The tour groups are small, and relationships with study leaders and fellow travelers can continue long past goodbye hugs. “The tour leaders say, ‘Let’s all stay in contact,’” Hill-Miller said, noting that they’d recently received an email from Sophal Ear *97, associate professor at Arizona State University, who was the study leader for a trip in winter 2025, “Cruising the Mekong River: Vietnam and Cambodia.” The couple is also on the newsletter mailing list of Daniel Kurtzer, former ambassador to Egypt and the S. Daniel Abraham Professor of Middle East Policy Studies, who served as study leader for their winter 2023 trip, “Ancient Egypt and the Nile River.”

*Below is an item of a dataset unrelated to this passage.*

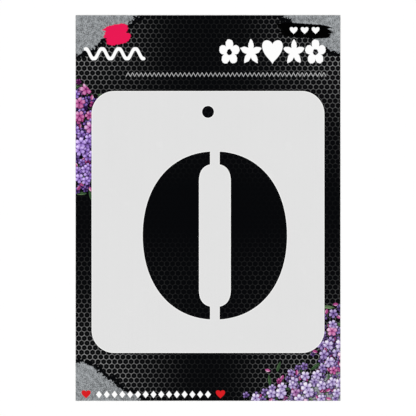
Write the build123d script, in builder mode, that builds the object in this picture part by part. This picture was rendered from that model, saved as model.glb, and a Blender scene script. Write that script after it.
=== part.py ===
from build123d import *
import os

# A carded lettering stencil. A thin plastic sheet, cut through with the figure 0 and punched with a hang
# hole, lies loose on a printed backing card.
# Millimetres. The origin is the centre of the card's underside: +X runs across the card, +Y towards its top
# edge, and +Z out of its printed face.

# Backing card
card_width = 115.6
card_height = 168.4
card_thickness = 0.4

# Stencil sheet, 4 by 4.5 inches
sheet_width = 101.6
sheet_height = 114.3
sheet_thickness = 0.3
sheet_corner_radius = 9.9
rim_radius = 0.05  # melted round where the cutting beam enters, on the upper face
sheet_drop = 6.1  # the sheet's centre lies this far below the card's centre
seat_gap = 0.05  # air film under the sheet, which nothing presses flat

# Hang hole, on the sheet's centre line
hang_hole_diameter = 5.2
hang_hole_inset = 9.1  # from the sheet's top edge to the hole's centre

# Figure 0: an outer bowl, a narrow counter inside it, and a bridge that keeps the counter's island in place
figure_width = 63.0
figure_height = 73.4
figure_shift = 3.0  # right of the sheet's centre
figure_drop = 5.9  # below the sheet's centre
bowl_handle_share = 0.6  # fullness of the bowl's shoulders, as a share of their reach
counter_width = 13.9
counter_height = 62.4
counter_end_height = 7.6  # where the counter's straight sides start to turn in
counter_handle_share = 0.67
bridge_width = 4.2

cut_overrun = 1.0  # how far a cutting shape reaches past what it cuts

# Planes that the pieces are drawn on
seat_height = card_thickness + seat_gap
sheet_plane = Plane(origin=(0, -sheet_drop, seat_height))
figure_plane = Plane(origin=(figure_shift, -sheet_drop - figure_drop, seat_height))
hole_plane = Plane(origin=(0, -sheet_drop + sheet_height / 2 - hang_hole_inset, seat_height + sheet_thickness))


def oval_loop(width, height, end_height, handle_share):
    """Lines of an upright oval. Each quarter is one curve that leaves the straight side end_height below the
    oval's top and arrives level at the top, with both handles handle_share of the way along their tangents."""
    side, top = width / 2, height / 2
    shoulder = top - end_height
    with BuildLine() as loop:
        if shoulder > 0:
            Line((side, 0), (side, shoulder))
        Bezier(
            (side, shoulder),
            (side, shoulder + handle_share * end_height),
            (handle_share * side, top),
            (0, top),
        )
        mirror(about=Plane.YZ)
        mirror(about=Plane.XZ)
    return loop.line


# Backing card: one ply of board, cut square
with BuildPart() as backing_card:
    with BuildSketch():
        Rectangle(card_width, card_height)
    extrude(amount=card_thickness)
backing_card.part.label = "backing_card"

# Figure: the bowl less its counter, split in two by the bridge
bowl_outline = oval_loop(figure_width, figure_height, figure_height / 2, bowl_handle_share)
counter_outline = oval_loop(counter_width, counter_height, counter_end_height, counter_handle_share)
with BuildSketch(figure_plane) as figure:
    make_face(bowl_outline.edges())
    make_face(counter_outline.edges(), mode=Mode.SUBTRACT)
    Rectangle(bridge_width, figure_height + cut_overrun, mode=Mode.SUBTRACT)

# Stencil sheet: rounded blank, hang hole, the two halves of the figure cut through, every upper rim rounded
with BuildPart() as stencil_sheet:
    with BuildSketch(sheet_plane):
        RectangleRounded(sheet_width, sheet_height, sheet_corner_radius)
    extrude(amount=sheet_thickness)
    with Locations(hole_plane):
        Hole(hang_hole_diameter / 2)
    extrude(figure.sketch, amount=sheet_thickness, mode=Mode.SUBTRACT)
    fillet(stencil_sheet.faces().sort_by(Axis.Z)[-1].edges(), radius=rim_radius)
stencil_sheet.part.label = "stencil_sheet"

os.makedirs("parts", exist_ok=True)
for piece in (backing_card, stencil_sheet):
    export_step(piece.part, f"parts/{piece.part.label}.step")
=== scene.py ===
import functools
import inspect
import math

import bpy
from bpy.props import FloatProperty, FloatVectorProperty, PointerProperty
from bpy.types import Operator, Panel, PropertyGroup
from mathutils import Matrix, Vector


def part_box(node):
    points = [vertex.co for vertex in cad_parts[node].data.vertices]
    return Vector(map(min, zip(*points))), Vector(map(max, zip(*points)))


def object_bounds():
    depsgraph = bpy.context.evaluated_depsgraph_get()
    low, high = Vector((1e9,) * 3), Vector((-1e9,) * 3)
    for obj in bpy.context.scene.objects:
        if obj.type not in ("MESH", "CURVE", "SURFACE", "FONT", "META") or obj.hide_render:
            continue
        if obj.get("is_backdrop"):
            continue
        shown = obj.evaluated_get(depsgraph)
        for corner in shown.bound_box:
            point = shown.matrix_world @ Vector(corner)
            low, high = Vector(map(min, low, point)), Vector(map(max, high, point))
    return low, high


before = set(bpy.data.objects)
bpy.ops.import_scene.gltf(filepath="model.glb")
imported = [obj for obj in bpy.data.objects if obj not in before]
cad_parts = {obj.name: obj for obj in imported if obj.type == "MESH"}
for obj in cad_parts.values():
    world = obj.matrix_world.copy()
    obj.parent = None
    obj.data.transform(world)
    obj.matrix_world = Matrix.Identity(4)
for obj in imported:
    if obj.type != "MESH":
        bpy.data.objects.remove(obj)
cad_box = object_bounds()

bl_info = {
    "name": "Carded lettering stencil",
    "version": (1, 0, 0),
    "blender": (4, 5, 0),
    "location": "3D View > Sidebar > Stencil",
    "description": "Prints the backing card, finishes the cut film and sets the floor, lamps and camera",
    "category": "Object",
}

WHITE = (1.0, 1.0, 1.0)
BLACK = (0.0, 0.0, 0.0)

# Patterns are worked out in millimetres from the card's centre, and everything else in metres
MM = 1000.0
card_low, card_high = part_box("backing_card")
CARD_HALF_WIDTH = (card_high.x - card_low.x) / 2 * MM
CARD_HALF_HEIGHT = (card_high.y - card_low.y) / 2 * MM
PRINTED_FACE = card_high.z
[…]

The couple has also been impressed by the excellence of the local guides hired for Princeton Journeys. “That has really been the case on every trip,” said Hill-Miller. For example, in winter 2022, on the “Wild Galapagos Escape,” local guides helped the group understand how the Ecuadorian government works to protect the islands’ delicate ecosystem. Those same guides were also quick to modify plans as opportunities arose — when a volcano erupted on an outer island, the captain steered their boat toward it so the voyagers could take in the rare sight.

Meeting different people and understanding their cultures is what travel is all about, and for the Millers, the Princeton Journeys experience has offered personal connections that speak to their hearts. Visiting schools in Victoria Falls, Zimbabwe, and Mfuwe, Zambia, made a lasting impression. The energy and successes of these schools, despite extreme poverty, inspired them to find ways to help, said Hill-Miller, “and that is a really extraordinary and a wonderful thing to be able to do.”
Traveling with fellow Tigers can lead to moments of serendipity — as it did in autumn of 2024 on an excursion to Tiger’s Nest monastery in Bhutan, which sits high on the side of a cliff. “It’s a holy pilgrimage for many Buddhists, and it’s quite some climb,” Hill-Miller said. “Many of us rode ponies up to the teahouse that was halfway up the mountain. Then everybody began to walk up to the Tiger’s Nest. Fred is much faster than I am, so I almost didn’t go at all. But then I noticed two fellow travelers who were starting out slowly. I already knew them from one of our earlier Princeton Journeys, so I joined them. We enjoyed the panoramic vistas at every bend in the path. We crossed a gorge by going up and down about 500 steps. Their companionship made the hike unforgettable.”
For the Millers, Princeton Journeys has the ticket to unforgettable adventures and opportunities for education and understanding. The initial Chaucer trip foreshadowed the couple’s future travels — and more. John Fleming’s wife, Joan, an Episcopal priest, had engaged Fred Miller in conversation on that trip as he’d mused about what retirement might bring. He’d recently audited a theology class and enjoyed it greatly. Joan made a prediction for Miller’s retirement, and while she didn’t share it at the time, it came true six years later when he, too, was ordained as an Episcopal priest. Joan perhaps recognized something true for both Millers in their shared enthusiasm for Princeton Journeys: “The joy of learning,” Fred Miller said, “can lead you on pilgramages you just don’t expect.”